• [TASK PROMPT] Reproduce each line of the material precisely.

* start *

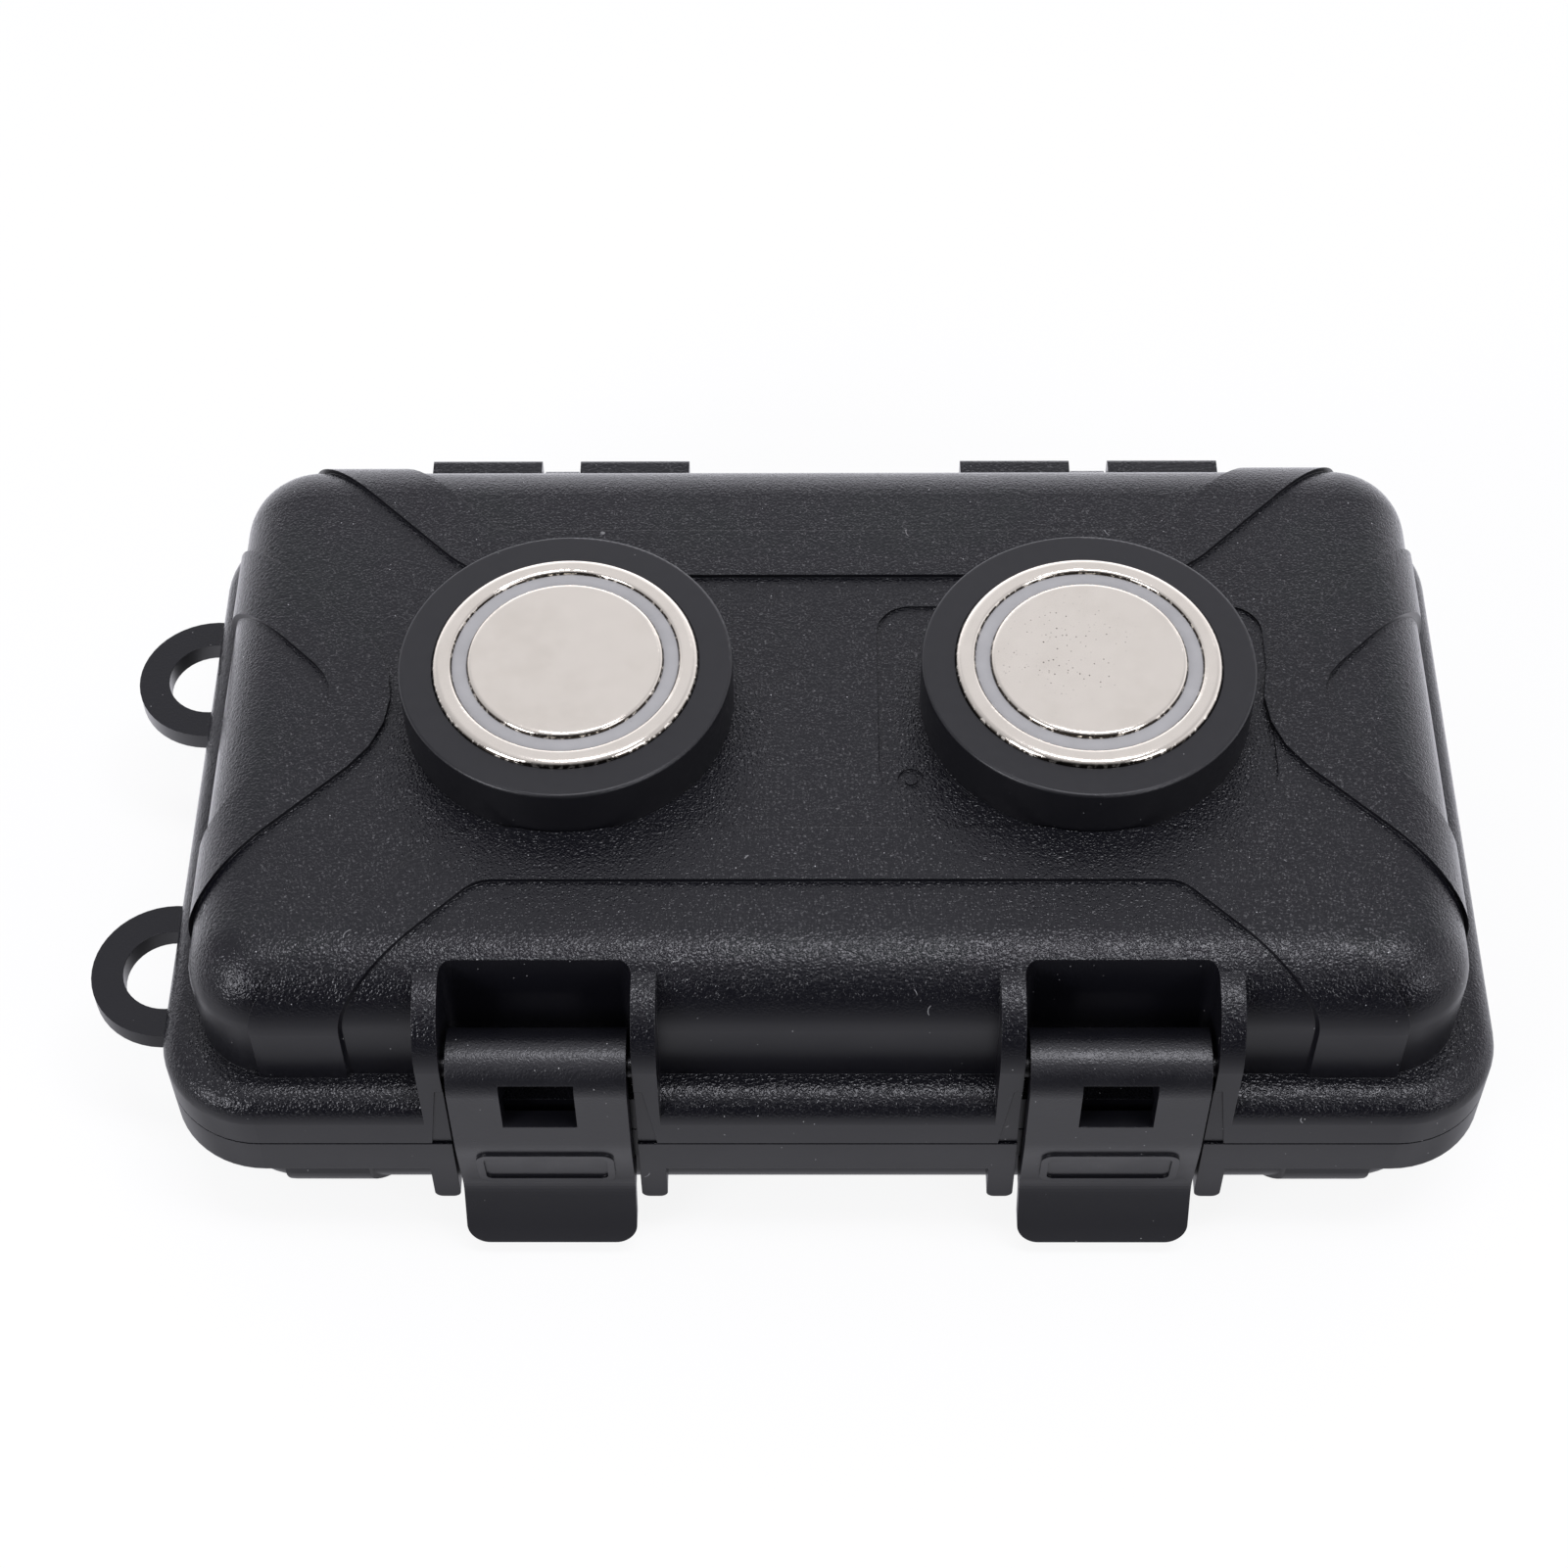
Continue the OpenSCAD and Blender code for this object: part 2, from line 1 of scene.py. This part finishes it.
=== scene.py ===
"""Looks of the magnetic key case: procedural materials, floor, studio light and camera.

Lengths are in metres, angles in degrees and colours in linear light. The latches are on
the -Y side, the lanyard loops at the -X end, and +Z looks out of the magnet faces.
"""
from math import cos, radians, sin

import bpy
from mathutils import Matrix, Vector


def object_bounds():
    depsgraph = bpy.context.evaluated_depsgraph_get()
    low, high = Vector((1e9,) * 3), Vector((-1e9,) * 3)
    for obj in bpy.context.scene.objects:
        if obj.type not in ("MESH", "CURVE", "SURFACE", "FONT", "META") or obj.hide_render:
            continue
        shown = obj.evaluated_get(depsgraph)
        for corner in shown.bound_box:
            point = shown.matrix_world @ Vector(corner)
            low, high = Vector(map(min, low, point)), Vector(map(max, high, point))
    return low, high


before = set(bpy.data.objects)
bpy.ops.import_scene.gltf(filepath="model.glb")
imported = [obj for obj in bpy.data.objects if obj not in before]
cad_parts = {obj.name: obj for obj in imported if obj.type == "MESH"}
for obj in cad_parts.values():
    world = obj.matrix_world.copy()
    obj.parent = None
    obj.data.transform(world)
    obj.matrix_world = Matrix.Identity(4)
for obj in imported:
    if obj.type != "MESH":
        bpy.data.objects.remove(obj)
cad_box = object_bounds()
scene = bpy.context.scene

NOISE_RANGE = 0.3, 0.7       # a noise hardly ever leaves this range
SPECK_CORE = 0.6             # share of its radius over which a speck is full
SPECK_CHANCE = 0.9           # cells drawn above this hold a full speck
HAIR = 0.00002, 0.00006      # half a hair's width, where it is full and where it ends
HAIR_ARC = 0.76, 0.84        # cosine to the arc's middle, where it ends and where it is full
GRAIN_STIR = 0.7             # how quickly the bending of the grain changes, per pebble
GRAIN_SHIFT = 0.9            # how far it is bent, in pebbles
GRAIN_VALLEY = 0.40          # from a valley's middle to the flat top, in pebbles
GRAIN_SWELL = 2.6            # slow rise and fall, against 1 for a pebble
BEVEL_SAMPLES = 4


def rgb(r, g, b):
    return (r, g, b, 1.0)


def grey(value):
    return rgb(value, value, value)


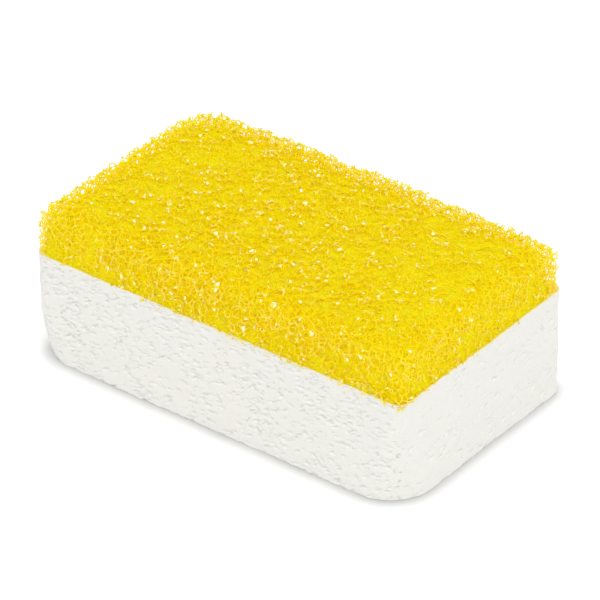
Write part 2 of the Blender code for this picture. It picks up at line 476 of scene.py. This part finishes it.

* end *

• [WRITTEN ANSWER]
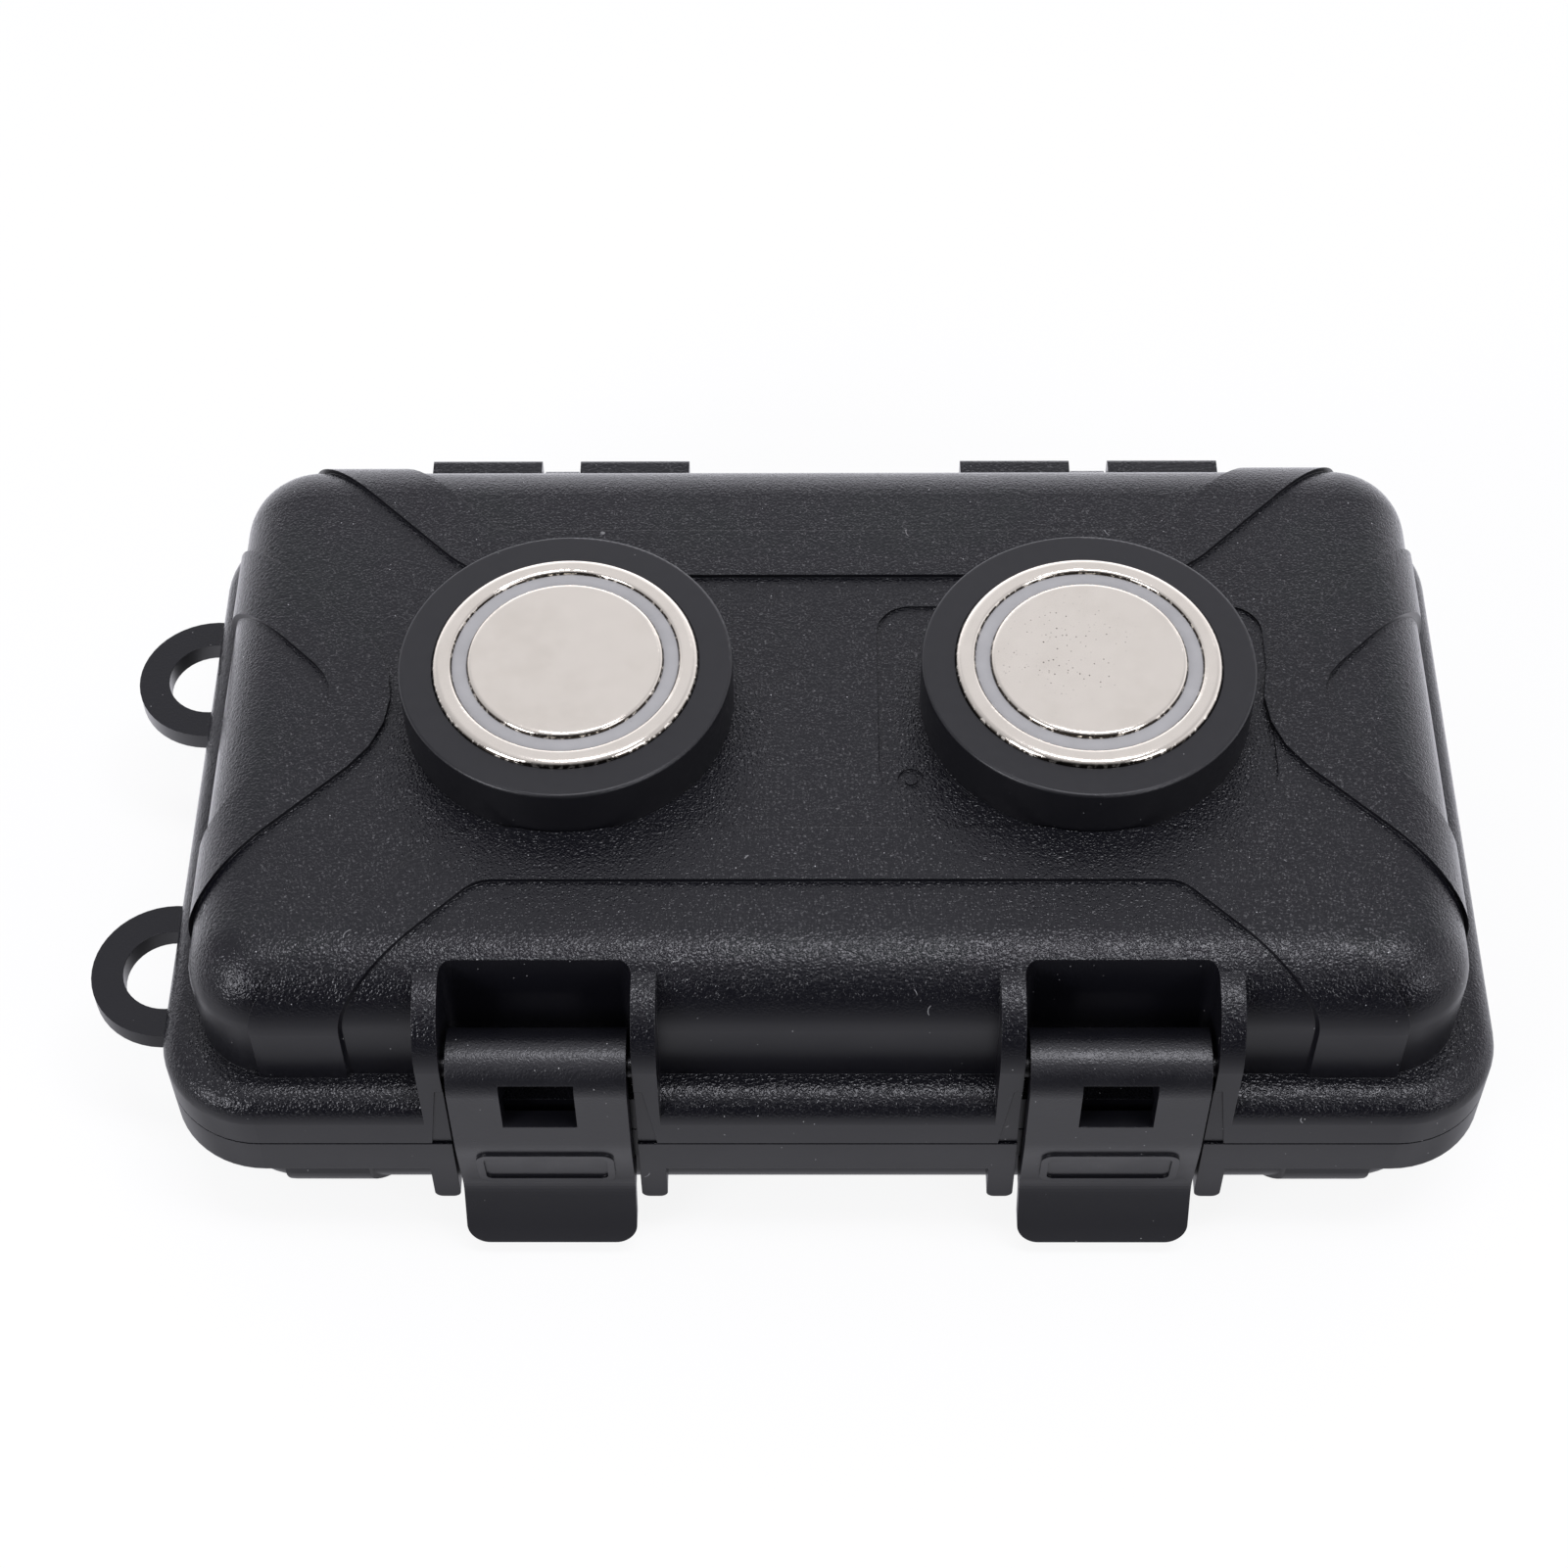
Continue the OpenSCAD and Blender code for this object: part 2, from line 1 of scene.py. This part finishes it.
=== scene.py ===
"""Looks of the magnetic key case: procedural materials, floor, studio light and camera.

Lengths are in metres, angles in degrees and colours in linear light. The latches are on
the -Y side, the lanyard loops at the -X end, and +Z looks out of the magnet faces.
"""
from math import cos, radians, sin

import bpy
from mathutils import Matrix, Vector


def object_bounds():
    depsgraph = bpy.context.evaluated_depsgraph_get()
    low, high = Vector((1e9,) * 3), Vector((-1e9,) * 3)
    for obj in bpy.context.scene.objects:
        if obj.type not in ("MESH", "CURVE", "SURFACE", "FONT", "META") or obj.hide_render:
            continue
        shown = obj.evaluated_get(depsgraph)
        for corner in shown.bound_box:
            point = shown.matrix_world @ Vector(corner)
            low, high = Vector(map(min, low, point)), Vector(map(max, high, point))
    return low, high


before = set(bpy.data.objects)
bpy.ops.import_scene.gltf(filepath="model.glb")
imported = [obj for obj in bpy.data.objects if obj not in before]
cad_parts = {obj.name: obj for obj in imported if obj.type == "MESH"}
for obj in cad_parts.values():
    world = obj.matrix_world.copy()
    obj.parent = None
    obj.data.transform(world)
    obj.matrix_world = Matrix.Identity(4)
for obj in imported:
    if obj.type != "MESH":
        bpy.data.objects.remove(obj)
cad_box = object_bounds()
scene = bpy.context.scene

NOISE_RANGE = 0.3, 0.7       # a noise hardly ever leaves this range
SPECK_CORE = 0.6             # share of its radius over which a speck is full
SPECK_CHANCE = 0.9           # cells drawn above this hold a full speck
HAIR = 0.00002, 0.00006      # half a hair's width, where it is full and where it ends
HAIR_ARC = 0.76, 0.84        # cosine to the arc's middle, where it ends and where it is full
GRAIN_STIR = 0.7             # how quickly the bending of the grain changes, per pebble
GRAIN_SHIFT = 0.9            # how far it is bent, in pebbles
GRAIN_VALLEY = 0.40          # from a valley's middle to the flat top, in pebbles
GRAIN_SWELL = 2.6            # slow rise and fall, against 1 for a pebble
BEVEL_SAMPLES = 4


def rgb(r, g, b):
    return (r, g, b, 1.0)


def grey(value):
    return rgb(value, value, value)


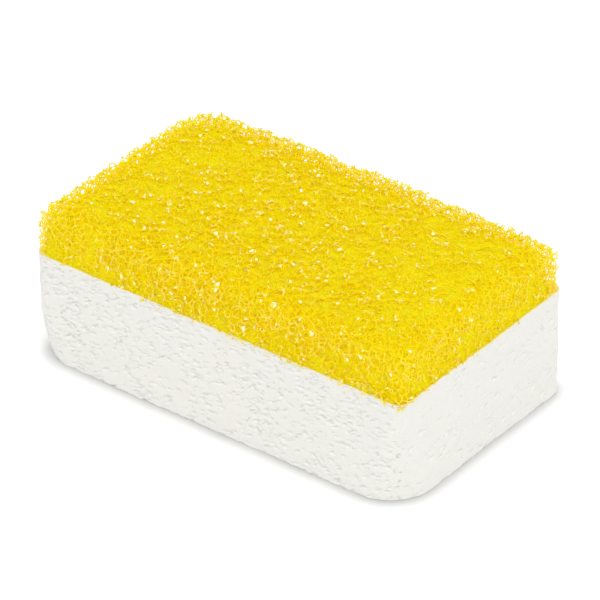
Write part 2 of the Blender code for this picture. It picks up at line 476 of scene.py. This part finishes it.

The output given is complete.